There are two coulter options, Suffolk and disc. On the 3m machine there is the facility to cut off one half of the machine. Hopper capacity of the 3m machine is 510 litres.

Pottinger's electronic 'Compass' control system features a calibration facility, speed indicator, current and total hectare counter, tramline facility and wheel-slip monitor.

Chopping grass for silage is like using any knife-type mechanism -- the knife edge will eventually dull, which then requires more effort to cut. On silage harvesters where the knives are fixed to either drum or flywheel chopping units, it is relatively simple to sharpen the blades from a stationary stone -- ready again for powering through acres of grass. In balers and silage wagons, this is not such an easy task because it is the knives that are stationary. A feed rotor pushes the grass through a bank of these knives to chop the grass.

By the end of any day, the knives on a baler or silage wagon become blunt. Pottinger estimates that, as a consequence, the power requirement to drive the wagon increases by up to 15pc -- or even 20pc on stony ground. This will, of course, increase diesel consumption as the effort required to chop the grass is increased.

Sharpening would normally involve removing each individual knife or attempting to sharpen each one in situ.

Pottinger has come up with a system of sharpening the knives on their silage wagons without having to do any of this time-consuming and cumbersome work. And when you consider that their silage wagons may have up to 45 knives, this becomes an attractive option.

On their wagons, the sharpening unit is neatly stored behind the chopper unit. The sharpening process is triggered by the operator from the wagon's control unit in the tractor cab. In operation, the knife bank is hydraulically lowered, and the knife cleaner/guard hinged back exposing the knives. The sharpening unit then swings down into the work position.

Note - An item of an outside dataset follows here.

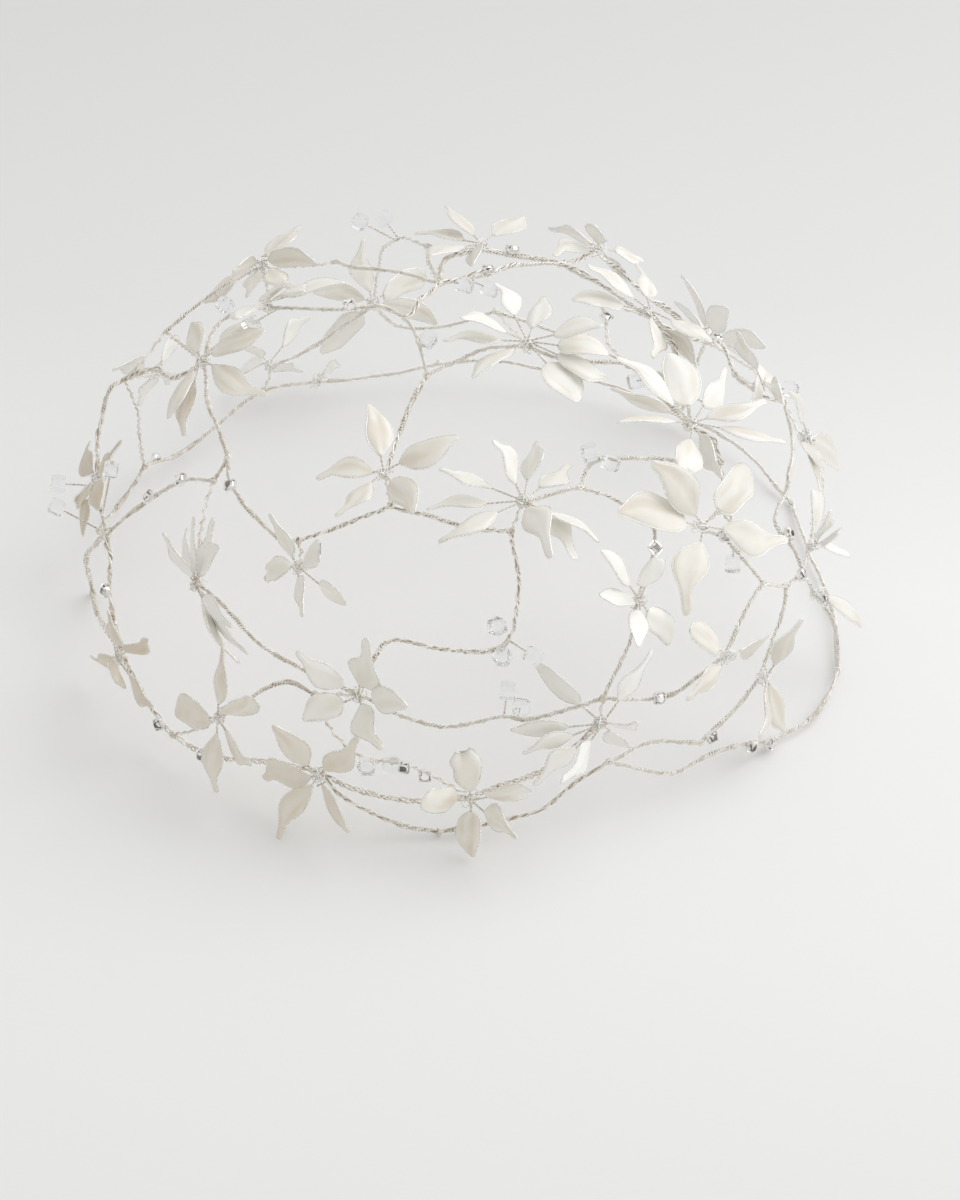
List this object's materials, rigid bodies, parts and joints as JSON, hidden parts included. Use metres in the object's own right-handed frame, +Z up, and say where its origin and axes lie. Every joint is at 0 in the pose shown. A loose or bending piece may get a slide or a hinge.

A hydraulic motor drives the sharpening stone while another moves it the length of the knife to sharpen it. This second one drives a toothed gear in a track which has been cut with a profile, designed so that the stone follows the curve of the knife. Another motor moves the sharpening arm with the stone across the width of the sharpening unit, stopping at each knife to give it two strokes of the sharpening stone -- out and back.

Sensors on the unit align the stone with each individual knife. The entire process is automatic, once it has been activated from the tractor cab, and when all the knives are sharpened, the unit moves out of the way and the knife bank returns to the work position.

In total, the process takes about four minutes. The knife sharpening option is expected to be priced in the region of €5,000.